Task statement:
Please quote the material exactly, every line of it.

Data extract:
※ ※ ※
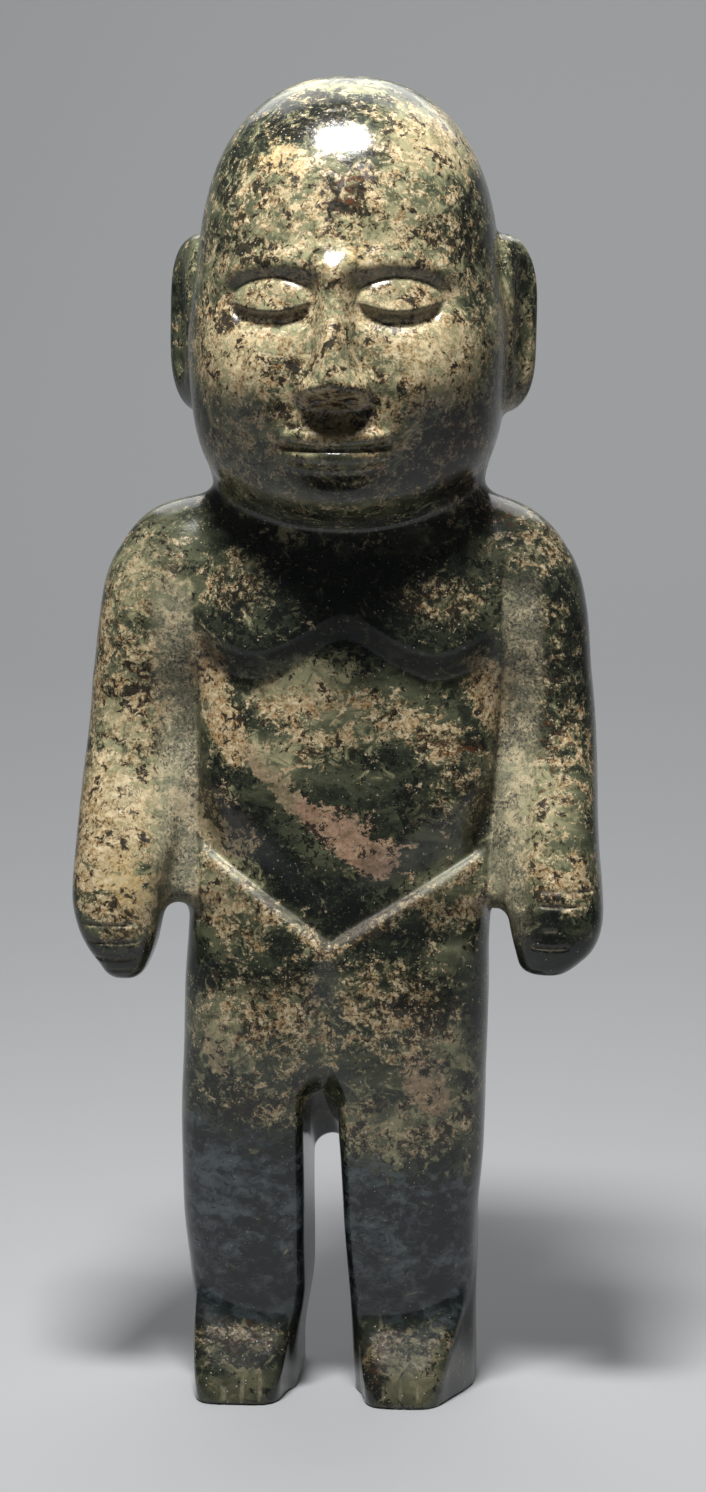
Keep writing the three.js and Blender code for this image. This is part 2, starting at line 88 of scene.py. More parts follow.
# Where the middle of each shoulder lies, and half its width, depth and height
SHOULDER_X = (-33.7, 35.6)
SHOULDER_Z = 180
SHOULDER_HALF = (19.8, 16.6, 25.2)
# The recessed web between arm and torso: how far out and how high, half its width, depth and height
WEB_OUT = 38
WEB_Z = 150
WEB_HALF = (8.5, 9.25, 36.2)
TOE_Y = -25.8
# Where a foot's inner and outer edges run, at the toes and at the heel
LEFT_FOOT = (-12.0, -30.8, -9.4, -32.4)
RIGHT_FOOT = (8.4, 24.8, 5.2, 31.2)
# The ears: how far out and how high, half their thickness, depth and height, how far their ends lean in
# and how far they turn back, in radians
EAR_OUT = 36.5
EAR_Z = 244.9
EAR_HALF = (3.4, 8.4, 20.4)
EAR_TUCK = 3.4
EAR_TURN = 0.42
EYE_X = 14
EYE_Z = 250
EYE_HALF_X = 9.2
EYE_HALF_Z = 5
MOUTH_Z = 218.2
MOUTH_HALF = 12.4

# How finely the blank is cut, and the bend between neighbouring corners that gets a finer cut
BLANK_CELL = 1.8
BENDS = (11.5, 15)
EVENINGS = 2

# height, left side, right side, front, back
TRUNK = (
    (0, -32.6, 31.4, -13.0, 18.5),
    (14, -33.1, 31.5, -14.5, 18.0),
    (29, -34.1, 32.0, -16.2, 17.0),
    (42, -35.3, 32.4, -17.2, 16.6),
    (56, -35.6, 33.5, -18.2, 17.2),
    (75, -35.2, 34.1, -19.4, 19.2),
    (92, -34.6, 34.5, -20.2, 20.6),
    (106, -33.8, 34.6, -20.0, 20.0),
    (124, -33.0, 36.2, -18.8, 17.4),
    (142, -32.6, 37.8, -19.4, 16.4),
    (162, -32.4, 38.4, -18.6, 17.6),
    (182, -32.2, 38.2, -17.6, 19.4),
    (198, -30.0, 35.0, -15.5, 18.8),
    (212, -26.0, 31.0, -12.0, 16.0),
)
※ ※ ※
Task answer:
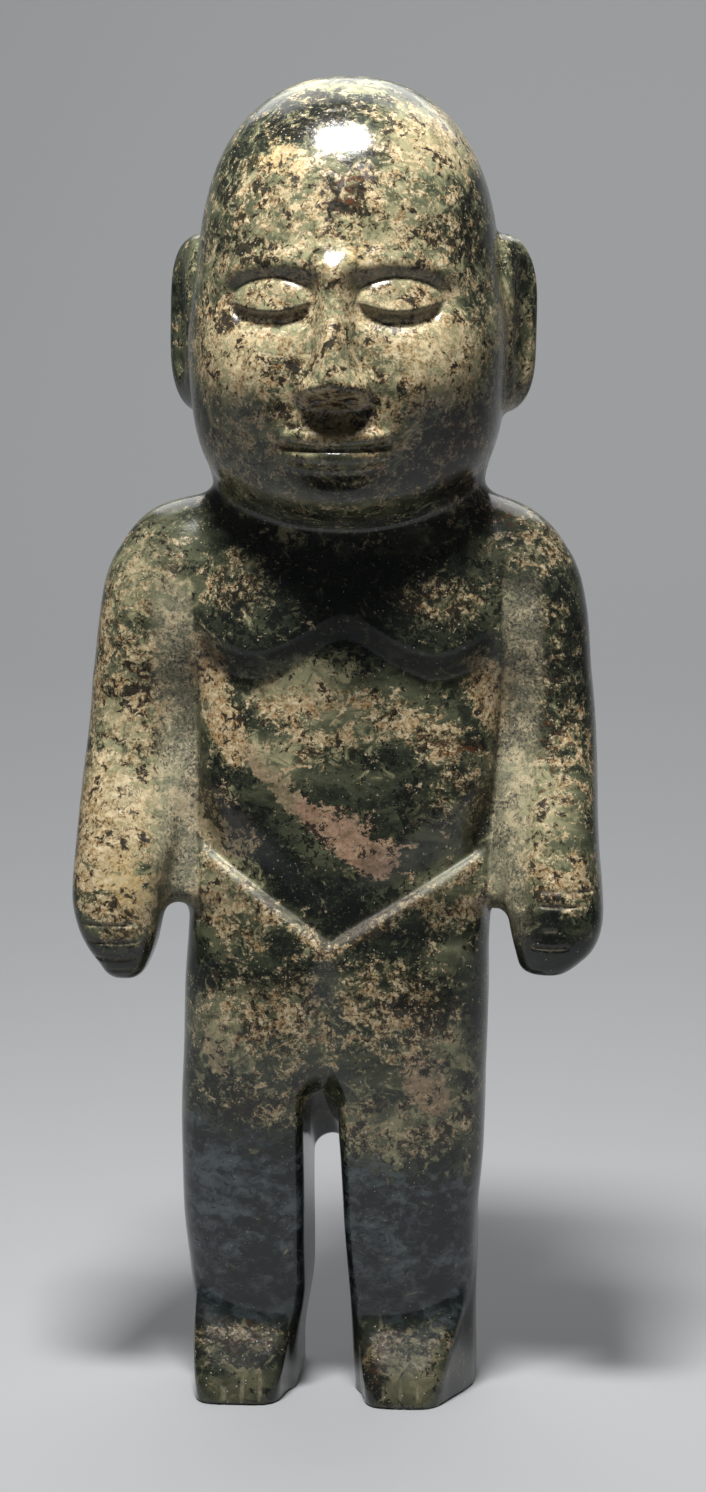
Keep writing the three.js and Blender code for this image. This is part 2, starting at line 88 of scene.py. More parts follow.
# Where the middle of each shoulder lies, and half its width, depth and height
SHOULDER_X = (-33.7, 35.6)
SHOULDER_Z = 180
SHOULDER_HALF = (19.8, 16.6, 25.2)
# The recessed web between arm and torso: how far out and how high, half its width, depth and height
WEB_OUT = 38
WEB_Z = 150
WEB_HALF = (8.5, 9.25, 36.2)
TOE_Y = -25.8
# Where a foot's inner and outer edges run, at the toes and at the heel
LEFT_FOOT = (-12.0, -30.8, -9.4, -32.4)
RIGHT_FOOT = (8.4, 24.8, 5.2, 31.2)
# The ears: how far out and how high, half their thickness, depth and height, how far their ends lean in
# and how far they turn back, in radians
EAR_OUT = 36.5
EAR_Z = 244.9
EAR_HALF = (3.4, 8.4, 20.4)
EAR_TUCK = 3.4
EAR_TURN = 0.42
EYE_X = 14
EYE_Z = 250
EYE_HALF_X = 9.2
EYE_HALF_Z = 5
MOUTH_Z = 218.2
MOUTH_HALF = 12.4

# How finely the blank is cut, and the bend between neighbouring corners that gets a finer cut
BLANK_CELL = 1.8
BENDS = (11.5, 15)
EVENINGS = 2

# height, left side, right side, front, back
TRUNK = (
    (0, -32.6, 31.4, -13.0, 18.5),
    (14, -33.1, 31.5, -14.5, 18.0),
    (29, -34.1, 32.0, -16.2, 17.0),
    (42, -35.3, 32.4, -17.2, 16.6),
    (56, -35.6, 33.5, -18.2, 17.2),
    (75, -35.2, 34.1, -19.4, 19.2),
    (92, -34.6, 34.5, -20.2, 20.6),
    (106, -33.8, 34.6, -20.0, 20.0),
    (124, -33.0, 36.2, -18.8, 17.4),
    (142, -32.6, 37.8, -19.4, 16.4),
    (162, -32.4, 38.4, -18.6, 17.6),
    (182, -32.2, 38.2, -17.6, 19.4),
    (198, -30.0, 35.0, -15.5, 18.8),
    (212, -26.0, 31.0, -12.0, 16.0),
)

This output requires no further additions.